■ **Input rows**:
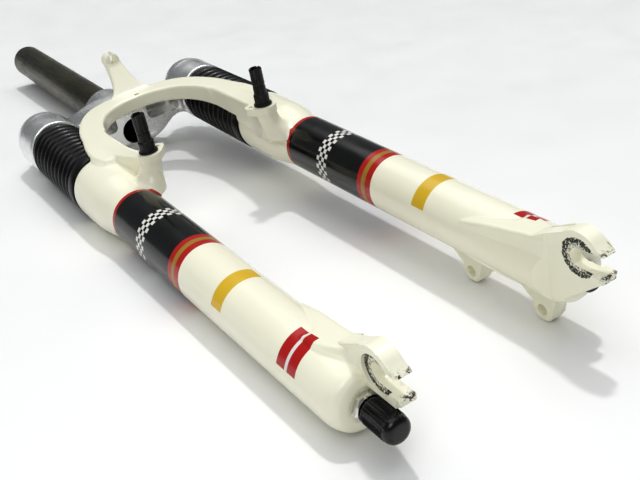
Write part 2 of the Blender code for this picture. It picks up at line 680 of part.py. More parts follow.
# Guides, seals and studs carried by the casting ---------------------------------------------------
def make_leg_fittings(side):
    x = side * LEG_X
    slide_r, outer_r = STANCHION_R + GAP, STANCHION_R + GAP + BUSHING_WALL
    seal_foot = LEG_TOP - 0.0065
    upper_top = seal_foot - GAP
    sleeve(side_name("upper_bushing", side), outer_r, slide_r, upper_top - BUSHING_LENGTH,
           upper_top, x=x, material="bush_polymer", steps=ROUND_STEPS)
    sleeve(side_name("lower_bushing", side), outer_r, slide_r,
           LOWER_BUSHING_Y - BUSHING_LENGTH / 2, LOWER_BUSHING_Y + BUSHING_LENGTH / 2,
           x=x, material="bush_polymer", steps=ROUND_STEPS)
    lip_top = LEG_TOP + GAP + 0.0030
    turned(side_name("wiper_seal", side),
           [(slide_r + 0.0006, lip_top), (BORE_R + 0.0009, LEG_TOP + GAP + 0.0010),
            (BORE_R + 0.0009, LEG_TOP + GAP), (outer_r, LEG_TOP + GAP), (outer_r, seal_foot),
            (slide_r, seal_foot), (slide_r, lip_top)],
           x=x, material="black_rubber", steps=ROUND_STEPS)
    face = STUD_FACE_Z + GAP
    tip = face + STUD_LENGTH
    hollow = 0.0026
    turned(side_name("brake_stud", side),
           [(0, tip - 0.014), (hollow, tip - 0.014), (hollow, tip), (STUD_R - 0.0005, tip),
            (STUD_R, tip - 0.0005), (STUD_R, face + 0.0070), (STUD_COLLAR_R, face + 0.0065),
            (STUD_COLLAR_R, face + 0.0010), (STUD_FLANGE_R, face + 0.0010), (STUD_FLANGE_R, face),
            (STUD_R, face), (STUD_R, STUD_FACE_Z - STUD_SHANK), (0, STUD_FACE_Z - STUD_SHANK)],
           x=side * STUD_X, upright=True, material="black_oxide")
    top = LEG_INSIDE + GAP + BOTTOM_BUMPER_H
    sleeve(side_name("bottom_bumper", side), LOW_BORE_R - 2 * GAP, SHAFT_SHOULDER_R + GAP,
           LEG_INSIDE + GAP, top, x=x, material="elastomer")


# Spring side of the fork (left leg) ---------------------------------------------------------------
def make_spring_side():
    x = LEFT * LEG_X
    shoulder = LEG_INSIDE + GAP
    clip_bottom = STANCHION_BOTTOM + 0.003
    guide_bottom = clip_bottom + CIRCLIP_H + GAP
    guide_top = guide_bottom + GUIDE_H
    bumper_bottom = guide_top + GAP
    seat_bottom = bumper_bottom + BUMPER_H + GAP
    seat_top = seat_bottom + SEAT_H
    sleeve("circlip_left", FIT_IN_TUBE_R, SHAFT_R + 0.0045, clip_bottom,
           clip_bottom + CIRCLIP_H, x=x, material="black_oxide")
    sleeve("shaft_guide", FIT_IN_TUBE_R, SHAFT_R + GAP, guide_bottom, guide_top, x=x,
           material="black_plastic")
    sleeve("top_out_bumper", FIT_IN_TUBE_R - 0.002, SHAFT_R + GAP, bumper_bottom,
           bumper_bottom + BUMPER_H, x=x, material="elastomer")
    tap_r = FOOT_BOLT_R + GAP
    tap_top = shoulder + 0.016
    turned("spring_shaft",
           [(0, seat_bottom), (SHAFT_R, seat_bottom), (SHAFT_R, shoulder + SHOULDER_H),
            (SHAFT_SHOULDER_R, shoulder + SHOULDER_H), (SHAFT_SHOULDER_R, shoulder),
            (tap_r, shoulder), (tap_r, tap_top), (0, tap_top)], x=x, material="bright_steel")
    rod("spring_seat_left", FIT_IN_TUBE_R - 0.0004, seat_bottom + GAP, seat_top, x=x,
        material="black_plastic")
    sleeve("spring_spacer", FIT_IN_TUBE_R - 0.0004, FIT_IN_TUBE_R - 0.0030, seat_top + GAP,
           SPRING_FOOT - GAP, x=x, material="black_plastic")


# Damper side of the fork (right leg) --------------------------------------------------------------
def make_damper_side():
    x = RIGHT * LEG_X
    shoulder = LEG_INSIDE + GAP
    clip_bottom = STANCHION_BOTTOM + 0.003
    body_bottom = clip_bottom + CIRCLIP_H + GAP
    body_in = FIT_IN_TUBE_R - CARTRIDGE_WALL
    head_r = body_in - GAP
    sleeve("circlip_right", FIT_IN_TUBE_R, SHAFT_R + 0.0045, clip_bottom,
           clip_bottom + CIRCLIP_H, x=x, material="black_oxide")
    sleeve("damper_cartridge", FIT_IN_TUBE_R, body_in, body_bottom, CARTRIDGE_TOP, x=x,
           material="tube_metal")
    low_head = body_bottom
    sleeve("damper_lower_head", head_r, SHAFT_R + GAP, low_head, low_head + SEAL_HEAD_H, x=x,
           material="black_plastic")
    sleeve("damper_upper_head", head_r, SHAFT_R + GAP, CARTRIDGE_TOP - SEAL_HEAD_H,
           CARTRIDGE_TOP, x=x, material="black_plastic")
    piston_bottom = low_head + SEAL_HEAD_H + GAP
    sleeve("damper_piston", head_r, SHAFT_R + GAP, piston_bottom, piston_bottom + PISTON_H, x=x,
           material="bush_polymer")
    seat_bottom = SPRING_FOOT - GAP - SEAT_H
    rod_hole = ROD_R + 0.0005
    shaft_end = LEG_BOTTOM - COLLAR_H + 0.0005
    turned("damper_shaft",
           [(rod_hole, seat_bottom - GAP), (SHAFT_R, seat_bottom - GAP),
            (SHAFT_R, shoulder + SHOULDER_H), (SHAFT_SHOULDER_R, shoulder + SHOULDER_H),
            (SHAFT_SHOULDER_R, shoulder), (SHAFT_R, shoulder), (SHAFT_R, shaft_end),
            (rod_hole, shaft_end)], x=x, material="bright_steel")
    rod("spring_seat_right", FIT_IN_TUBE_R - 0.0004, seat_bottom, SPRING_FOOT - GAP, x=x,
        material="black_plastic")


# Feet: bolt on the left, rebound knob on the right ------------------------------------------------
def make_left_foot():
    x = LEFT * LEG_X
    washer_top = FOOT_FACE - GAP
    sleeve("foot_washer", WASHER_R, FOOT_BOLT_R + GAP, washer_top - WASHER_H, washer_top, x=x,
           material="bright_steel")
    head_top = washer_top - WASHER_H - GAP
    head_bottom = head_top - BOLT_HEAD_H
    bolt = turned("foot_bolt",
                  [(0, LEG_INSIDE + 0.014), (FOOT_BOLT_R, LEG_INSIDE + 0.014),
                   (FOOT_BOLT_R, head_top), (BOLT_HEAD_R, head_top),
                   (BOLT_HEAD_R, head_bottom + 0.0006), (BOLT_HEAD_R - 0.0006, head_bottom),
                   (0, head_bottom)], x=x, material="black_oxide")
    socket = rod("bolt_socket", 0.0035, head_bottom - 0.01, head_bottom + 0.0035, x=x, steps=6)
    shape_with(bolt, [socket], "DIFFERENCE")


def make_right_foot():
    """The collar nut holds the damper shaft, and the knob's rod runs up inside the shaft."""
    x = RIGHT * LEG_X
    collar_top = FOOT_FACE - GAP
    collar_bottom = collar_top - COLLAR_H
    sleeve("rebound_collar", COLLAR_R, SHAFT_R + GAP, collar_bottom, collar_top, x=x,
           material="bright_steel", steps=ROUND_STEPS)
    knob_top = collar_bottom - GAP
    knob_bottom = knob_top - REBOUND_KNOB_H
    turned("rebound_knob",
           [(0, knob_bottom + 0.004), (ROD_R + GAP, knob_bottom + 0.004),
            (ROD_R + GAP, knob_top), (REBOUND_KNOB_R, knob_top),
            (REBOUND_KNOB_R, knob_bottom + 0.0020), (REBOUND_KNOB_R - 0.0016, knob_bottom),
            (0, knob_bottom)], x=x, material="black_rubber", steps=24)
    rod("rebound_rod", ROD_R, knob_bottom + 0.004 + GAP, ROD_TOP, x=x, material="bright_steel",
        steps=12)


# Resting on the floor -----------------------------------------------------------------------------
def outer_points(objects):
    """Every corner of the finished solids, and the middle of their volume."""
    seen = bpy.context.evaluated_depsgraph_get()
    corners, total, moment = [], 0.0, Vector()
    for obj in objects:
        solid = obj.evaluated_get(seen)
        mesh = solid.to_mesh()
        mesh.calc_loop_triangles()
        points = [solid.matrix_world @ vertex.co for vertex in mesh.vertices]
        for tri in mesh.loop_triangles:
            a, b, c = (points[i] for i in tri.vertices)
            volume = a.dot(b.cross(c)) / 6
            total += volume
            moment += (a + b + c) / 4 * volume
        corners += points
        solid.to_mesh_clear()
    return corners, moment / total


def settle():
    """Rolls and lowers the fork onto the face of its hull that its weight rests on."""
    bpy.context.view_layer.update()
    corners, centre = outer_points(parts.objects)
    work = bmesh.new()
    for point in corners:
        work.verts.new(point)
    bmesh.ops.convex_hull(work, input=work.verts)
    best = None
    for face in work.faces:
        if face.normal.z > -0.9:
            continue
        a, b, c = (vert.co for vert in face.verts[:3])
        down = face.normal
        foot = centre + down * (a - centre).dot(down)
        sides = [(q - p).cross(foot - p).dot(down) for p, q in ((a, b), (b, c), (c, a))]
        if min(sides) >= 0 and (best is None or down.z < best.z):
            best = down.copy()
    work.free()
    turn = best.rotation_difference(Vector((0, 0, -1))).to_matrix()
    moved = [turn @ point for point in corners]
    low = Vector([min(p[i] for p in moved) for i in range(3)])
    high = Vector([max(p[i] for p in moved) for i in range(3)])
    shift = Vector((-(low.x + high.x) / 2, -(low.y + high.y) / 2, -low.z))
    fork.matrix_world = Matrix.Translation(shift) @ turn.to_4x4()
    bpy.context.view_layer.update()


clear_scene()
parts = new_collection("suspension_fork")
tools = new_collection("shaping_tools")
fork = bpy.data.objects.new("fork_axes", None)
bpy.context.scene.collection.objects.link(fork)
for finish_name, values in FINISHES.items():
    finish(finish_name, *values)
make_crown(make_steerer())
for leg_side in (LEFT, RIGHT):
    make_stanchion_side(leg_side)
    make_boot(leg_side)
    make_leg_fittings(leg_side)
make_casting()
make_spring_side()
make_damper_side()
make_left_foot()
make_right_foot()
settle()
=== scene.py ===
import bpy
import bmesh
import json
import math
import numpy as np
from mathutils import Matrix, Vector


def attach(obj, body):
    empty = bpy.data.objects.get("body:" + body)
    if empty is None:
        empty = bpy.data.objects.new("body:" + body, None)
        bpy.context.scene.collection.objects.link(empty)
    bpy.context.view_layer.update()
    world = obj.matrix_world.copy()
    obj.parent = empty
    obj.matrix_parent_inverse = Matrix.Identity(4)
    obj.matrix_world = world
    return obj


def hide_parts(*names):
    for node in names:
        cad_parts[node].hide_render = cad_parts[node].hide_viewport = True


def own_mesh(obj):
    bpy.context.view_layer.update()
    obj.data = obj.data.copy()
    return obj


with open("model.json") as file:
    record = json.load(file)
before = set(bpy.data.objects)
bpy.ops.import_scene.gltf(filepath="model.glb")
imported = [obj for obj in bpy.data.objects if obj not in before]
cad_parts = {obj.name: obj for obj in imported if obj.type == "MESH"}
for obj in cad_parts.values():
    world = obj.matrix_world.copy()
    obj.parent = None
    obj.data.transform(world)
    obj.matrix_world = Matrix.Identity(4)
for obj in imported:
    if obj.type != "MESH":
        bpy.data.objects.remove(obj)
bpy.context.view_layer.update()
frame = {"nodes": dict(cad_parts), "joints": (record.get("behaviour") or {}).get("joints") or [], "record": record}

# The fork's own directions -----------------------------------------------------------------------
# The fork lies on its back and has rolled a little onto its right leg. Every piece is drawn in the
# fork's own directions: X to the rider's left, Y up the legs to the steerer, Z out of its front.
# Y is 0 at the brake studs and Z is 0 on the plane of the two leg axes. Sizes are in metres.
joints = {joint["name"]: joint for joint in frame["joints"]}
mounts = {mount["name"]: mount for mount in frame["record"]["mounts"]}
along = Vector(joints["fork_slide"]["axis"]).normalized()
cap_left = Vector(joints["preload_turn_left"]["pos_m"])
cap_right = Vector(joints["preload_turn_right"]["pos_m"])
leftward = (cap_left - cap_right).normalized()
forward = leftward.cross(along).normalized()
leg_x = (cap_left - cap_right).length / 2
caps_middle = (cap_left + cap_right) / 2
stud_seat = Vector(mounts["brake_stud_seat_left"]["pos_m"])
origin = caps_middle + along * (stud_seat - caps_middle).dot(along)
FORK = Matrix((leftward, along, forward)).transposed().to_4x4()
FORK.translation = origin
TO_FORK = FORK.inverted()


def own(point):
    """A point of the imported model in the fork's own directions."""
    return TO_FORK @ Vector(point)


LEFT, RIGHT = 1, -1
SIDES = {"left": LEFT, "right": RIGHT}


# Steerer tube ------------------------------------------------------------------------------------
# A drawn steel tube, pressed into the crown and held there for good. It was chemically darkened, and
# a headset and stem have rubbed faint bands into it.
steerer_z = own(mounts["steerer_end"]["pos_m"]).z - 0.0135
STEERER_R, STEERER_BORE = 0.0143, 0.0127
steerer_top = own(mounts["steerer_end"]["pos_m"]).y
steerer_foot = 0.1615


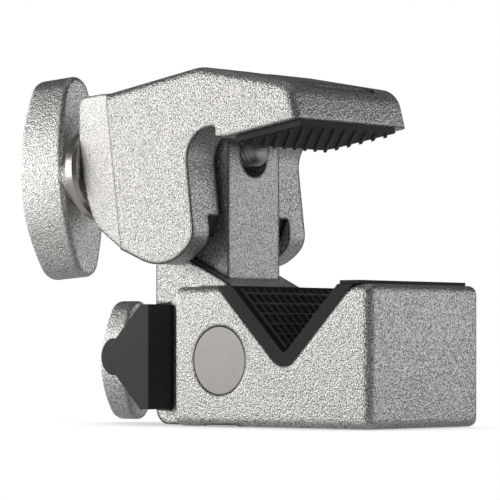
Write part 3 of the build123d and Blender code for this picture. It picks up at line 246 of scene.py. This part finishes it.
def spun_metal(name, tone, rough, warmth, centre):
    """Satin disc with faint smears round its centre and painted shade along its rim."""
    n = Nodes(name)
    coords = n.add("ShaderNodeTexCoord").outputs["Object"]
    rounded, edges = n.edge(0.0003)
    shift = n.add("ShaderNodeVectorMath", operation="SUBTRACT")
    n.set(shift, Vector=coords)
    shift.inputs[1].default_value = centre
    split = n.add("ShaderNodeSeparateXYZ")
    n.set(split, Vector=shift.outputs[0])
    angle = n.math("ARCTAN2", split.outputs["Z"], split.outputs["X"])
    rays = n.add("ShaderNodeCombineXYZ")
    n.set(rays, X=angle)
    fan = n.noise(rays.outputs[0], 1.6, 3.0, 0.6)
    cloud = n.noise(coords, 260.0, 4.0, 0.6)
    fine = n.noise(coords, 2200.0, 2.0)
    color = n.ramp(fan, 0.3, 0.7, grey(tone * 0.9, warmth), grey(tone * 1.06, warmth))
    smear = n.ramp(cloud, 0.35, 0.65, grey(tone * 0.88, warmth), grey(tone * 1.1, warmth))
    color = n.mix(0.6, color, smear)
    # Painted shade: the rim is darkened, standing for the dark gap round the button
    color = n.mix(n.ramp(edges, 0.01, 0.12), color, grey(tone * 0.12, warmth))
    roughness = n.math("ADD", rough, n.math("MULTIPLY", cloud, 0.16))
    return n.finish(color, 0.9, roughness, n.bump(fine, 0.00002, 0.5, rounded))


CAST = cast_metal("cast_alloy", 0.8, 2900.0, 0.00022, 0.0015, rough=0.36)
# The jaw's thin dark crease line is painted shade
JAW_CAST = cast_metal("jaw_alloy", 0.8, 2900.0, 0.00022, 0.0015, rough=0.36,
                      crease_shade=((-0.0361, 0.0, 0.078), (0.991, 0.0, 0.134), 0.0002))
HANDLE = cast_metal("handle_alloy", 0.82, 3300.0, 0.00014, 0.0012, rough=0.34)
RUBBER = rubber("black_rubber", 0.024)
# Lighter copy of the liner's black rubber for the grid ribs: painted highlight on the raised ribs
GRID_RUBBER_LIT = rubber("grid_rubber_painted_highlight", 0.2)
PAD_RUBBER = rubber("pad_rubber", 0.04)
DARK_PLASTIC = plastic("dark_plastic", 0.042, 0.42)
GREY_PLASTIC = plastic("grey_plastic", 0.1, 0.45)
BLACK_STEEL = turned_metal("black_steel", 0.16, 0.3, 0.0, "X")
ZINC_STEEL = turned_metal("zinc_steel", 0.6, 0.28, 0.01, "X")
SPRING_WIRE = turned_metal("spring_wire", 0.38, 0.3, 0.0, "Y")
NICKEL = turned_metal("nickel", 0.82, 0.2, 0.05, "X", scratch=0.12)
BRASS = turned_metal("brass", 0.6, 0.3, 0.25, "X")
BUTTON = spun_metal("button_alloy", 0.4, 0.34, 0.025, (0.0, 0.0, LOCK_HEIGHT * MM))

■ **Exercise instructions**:
Repeat the entries above verbatim, but only from the line that has "clear_scene()" down to the line that has "obj.matrix_world = Matrix.Identity(4)", inclusive.

■ **Task answer**:
clear_scene()
parts = new_collection("suspension_fork")
tools = new_collection("shaping_tools")
fork = bpy.data.objects.new("fork_axes", None)
bpy.context.scene.collection.objects.link(fork)
for finish_name, values in FINISHES.items():
    finish(finish_name, *values)
make_crown(make_steerer())
for leg_side in (LEFT, RIGHT):
    make_stanchion_side(leg_side)
    make_boot(leg_side)
    make_leg_fittings(leg_side)
make_casting()
make_spring_side()
make_damper_side()
make_left_foot()
make_right_foot()
settle()
=== scene.py ===
import bpy
import bmesh
import json
import math
import numpy as np
from mathutils import Matrix, Vector


def attach(obj, body):
    empty = bpy.data.objects.get("body:" + body)
    if empty is None:
        empty = bpy.data.objects.new("body:" + body, None)
        bpy.context.scene.collection.objects.link(empty)
    bpy.context.view_layer.update()
    world = obj.matrix_world.copy()
    obj.parent = empty
    obj.matrix_parent_inverse = Matrix.Identity(4)
    obj.matrix_world = world
    return obj


def hide_parts(*names):
    for node in names:
        cad_parts[node].hide_render = cad_parts[node].hide_viewport = True


def own_mesh(obj):
    bpy.context.view_layer.update()
    obj.data = obj.data.copy()
    return obj


with open("model.json") as file:
    record = json.load(file)
before = set(bpy.data.objects)
bpy.ops.import_scene.gltf(filepath="model.glb")
imported = [obj for obj in bpy.data.objects if obj not in before]
cad_parts = {obj.name: obj for obj in imported if obj.type == "MESH"}
for obj in cad_parts.values():
    world = obj.matrix_world.copy()
    obj.parent = None
    obj.data.transform(world)
    obj.matrix_world = Matrix.Identity(4)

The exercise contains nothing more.